Liberia opposition calls for mass protest
Monrovia - Liberia's main opposition has called for a mass protest Monday, on the eve of a run-off election which candidate Winston Tubman is boycotting over fears the process will be flawed.
Tubman, who set the country on edge with his call for voters to stay away from Tuesday's run-off presidential election, said he wants his supporters to stage a "peaceful protest" on Monday.
A vigil outside his Congress for Democratic Change headquarters on Saturday and Sunday drew only a handful of people, far from the tens of thousands which spilled into the streets ahead of the first round polls on October 11.
The boycott call raised tensions in the last days of an election campaign which fizzled out on Sunday as the CDC was absent and a last tour through the capital by President Ellen Johnson Sirleaf failed to draw the crowds.
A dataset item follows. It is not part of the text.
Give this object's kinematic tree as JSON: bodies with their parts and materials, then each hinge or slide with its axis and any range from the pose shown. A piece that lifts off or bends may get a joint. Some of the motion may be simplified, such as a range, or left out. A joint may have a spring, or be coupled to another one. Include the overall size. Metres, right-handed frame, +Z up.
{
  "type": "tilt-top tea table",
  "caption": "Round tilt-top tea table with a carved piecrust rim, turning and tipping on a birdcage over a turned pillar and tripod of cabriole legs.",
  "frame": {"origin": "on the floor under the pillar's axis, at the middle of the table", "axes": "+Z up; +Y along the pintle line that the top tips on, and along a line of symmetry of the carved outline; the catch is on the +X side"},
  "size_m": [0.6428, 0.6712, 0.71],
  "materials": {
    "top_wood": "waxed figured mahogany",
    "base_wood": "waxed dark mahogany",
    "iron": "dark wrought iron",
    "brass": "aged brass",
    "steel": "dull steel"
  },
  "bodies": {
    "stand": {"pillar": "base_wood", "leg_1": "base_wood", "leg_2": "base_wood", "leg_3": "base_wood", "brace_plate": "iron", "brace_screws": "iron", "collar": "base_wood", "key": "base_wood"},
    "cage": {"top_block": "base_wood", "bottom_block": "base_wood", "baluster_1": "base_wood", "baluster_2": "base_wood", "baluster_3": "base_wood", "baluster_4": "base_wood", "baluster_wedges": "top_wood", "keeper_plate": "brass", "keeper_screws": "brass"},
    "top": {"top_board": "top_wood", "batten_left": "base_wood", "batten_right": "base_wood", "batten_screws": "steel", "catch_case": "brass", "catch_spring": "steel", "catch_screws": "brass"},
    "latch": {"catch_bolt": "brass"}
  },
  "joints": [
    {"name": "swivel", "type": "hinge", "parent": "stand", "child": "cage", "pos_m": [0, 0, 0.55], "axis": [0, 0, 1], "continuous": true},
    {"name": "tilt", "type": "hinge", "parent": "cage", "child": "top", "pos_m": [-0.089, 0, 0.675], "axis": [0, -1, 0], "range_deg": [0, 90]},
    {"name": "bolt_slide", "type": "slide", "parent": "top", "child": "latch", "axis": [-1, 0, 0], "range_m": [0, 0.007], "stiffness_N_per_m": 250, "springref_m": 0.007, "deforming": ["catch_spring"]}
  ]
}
Addressing the populous Red Light market district, the Nobel Peace Prize winner praised her country's eight years of peace after a brutal 14-year conflict which left some 250 000 dead ended in 2003.
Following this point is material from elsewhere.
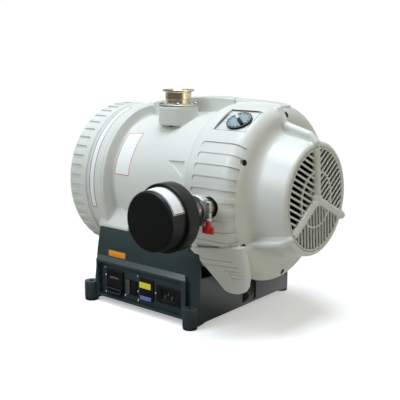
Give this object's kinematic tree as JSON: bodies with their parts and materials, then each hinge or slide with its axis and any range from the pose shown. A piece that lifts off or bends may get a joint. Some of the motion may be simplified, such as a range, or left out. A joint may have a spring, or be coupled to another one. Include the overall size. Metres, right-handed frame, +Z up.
{
  "type": "dry scroll vacuum pump",
  "caption": "Floor-standing dry scroll vacuum pump: ribbed scroll cover, conical housing, fan-cooled motor cowl, top inlet flange, side exhaust silencer, and sloped base with a console.",
  "frame": {"origin": "middle of the four base fixing holes, on the surface that the pump stands on", "axes": "+X along the pump's centre line towards the fan grille, +Y away from the control panel, +Z up"},
  "size_m": [0.4625, 0.4055, 0.39],
  "materials": {
    "base_paint": "satin dark blue-grey paint",
    "pump_paint": "satin off-white paint",
    "rubber": "matte black rubber",
    "black_plastic": "satin black moulding",
    "bare_steel": "plain bright steel",
    "cast_alloy": "fine cast and machined",
    "turned_steel": "turned, polished, warm tone",
    "seal_white": "matte white",
    "core_steel": "varnished laminations",
    "copper": "varnished copper wire",
    "label_white": "bare white film",
    "plate_colours": "bare coloured plates",
    "dial_grey": "satin blue-grey",
    "nut_red": "glossy red enamel"
  },
  "bodies": {
    "frame": {"base_casing": "base_paint", "base_plate": "base_paint", "foot_pads": "rubber", "control_panel": "black_plastic", "drive_unit": "bare_steel", "control_connector": "black_plastic", "serial_socket": "bare_steel", "status_strip": "bare_steel", "voltage_selector": "black_plastic", "setting_plates": "plate_colours", "mains_inlet": "black_plastic", "mains_pins": "bare_steel", "panel_screws": "bare_steel", "front_plate": "base_paint", "rubber_mounts": "rubber", "mount_bracket": "base_paint", "pump_housing": "pump_paint", "fixed_scroll": "cast_alloy", "fixed_tip_seal": "seal_white", "bellows": "bare_steel", "bearing_carrier": "cast_alloy", "main_bearings": "bare_steel", "motor_frame": "cast_alloy", "stator": "core_steel", "end_windings": "copper", "rear_bracket": "cast_alloy", "rear_bearing": "bare_steel", "motor_cowl": "pump_paint", "cowl_posts": "bare_steel", "cowl_screws": "bare_steel", "fan_grille": "pump_paint", "scroll_cover": "pump_paint", "cover_screws": "bare_steel", "top_bridge": "pump_paint", "inlet_flange": "turned_steel", "inlet_screws": "bare_steel", "inlet_strainer": "bare_steel", "ballast_panel": "pump_paint", "ballast_valve": "turned_steel", "exhaust_pipe": "turned_steel", "centring_ring": "bare_steel", "flange_seal": "rubber", "clamp_half_upper": "cast_alloy", "clamp_half_lower": "cast_alloy", "clamp_pin": "bare_steel", "clamp_bolt": "bare_steel", "clamp_washer": "bare_steel", "silencer_rear": "black_plastic", "silencer_front": "black_plastic", "silencer_core": "seal_white", "label_bands": "label_white"},
    "shaft": {"crankshaft": "bare_steel", "counterweight": "cast_alloy", "rotor": "bare_steel", "cooling_fan": "black_plastic"},
    "orbit": {"orbiting_scroll": "cast_alloy", "orbiting_tip_seal": "seal_white", "crank_bearing": "bare_steel"},
    "dial": {"ballast_knob": "dial_grey"},
    "wing_nut": {"clamp_nut": "nut_red"}
  },
  "joints": [
    {"name": "shaft_spin", "type": "hinge", "parent": "frame", "child": "shaft", "pos_m": [0.1, 0, 0.219], "axis": [1, 0, 0], "continuous": true},
    {"name": "scroll_orbit", "type": "hinge", "parent": "shaft", "child": "orbit", "pos_m": [-0.07, 0, 0.2245], "axis": [1, 0, 0], "continuous": true},
    {"name": "ballast_dial_turn", "type": "hinge", "parent": "frame", "child": "dial", "pos_m": [0.171, -0.07469, 0.3433], "axis": [0, -0.5045, 0.8634], "range_deg": [0, 180]},
    {"name": "clamp_nut_turn", "type": "hinge", "parent": "frame", "child": "wing_nut", "pos_m": [0.1915, -0.18, 0.2], "axis": [0, 0, 1], "range_deg": [0, 360]}
  ],
  "couplings": [
    {"joint": "scroll_orbit", "follows": "shaft_spin", "ratio": -1}
  ]
}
"I know that nobody in this country, no matter what the talk or rhetoric, nobody really wants us to go back to war," she said.
Tubman claims the first round, in which he placed second with 32.7% of the vote, was flawed by irregularities, and he has refused to take part in the run-off until he is satisfied the process will be transparent.
Sirleaf got 43.9% in the first round and has since won the support of key smaller parties such as that of Prince Johnson, a notorious former warlord who was filmed ordering the torture of military dictator Samuel Doe and who scored nearly 12%.
The election has been billed as a chance for the country to cement its fragile democracy and the international community has condemned Tubman's boycott call.
"We are very concerned. It's a bad signal ... political leaders must be prepared to win or lose," the head of the African Union observer mission, Speciosa Wadira Kazibwe, a former Ugandan vice-president, told reporters.
The United States on Saturday said it was "deeply disappointed" by the boycott call, calling Tubman's claims of fraud "unsubstantiated".
West Africa's political bloc Ecowas said it "deeply regrets the retrogressive tone" of Tubman’s statement and urged all involved "not to miss this historic opportunity of consolidating democracy and peace in the country."
Unity Party supporter Lucy Moore said that just two days before the election, she was both happy and sad.
"Happy because I know we are going to win no matter what. Sad because we are going alone to the polls."
Ciafa G Clarke, 29, an economics student and Tubman supporter told AFP that if the vote went ahead, "the vast majority of the people will not recognise the regime."
UN leader Ban Ki-moon has urged the rival sides to maintain calm and "not to resort to violence despite political disagreement and to ensure that the peace in Liberia is maintained".
Liberia, Africa's oldest independent state, was founded by freed American slaves in 1847 and is still scarred by the 14-year civil war which shattered infrastructure and the economy.
Sirleaf, who is hailed abroad for her role in rebuilding the nation, has said she wants a second term to rebuild the "broken country" which is still heavily reliant on an 8 000-strong UN peacekeeping mission.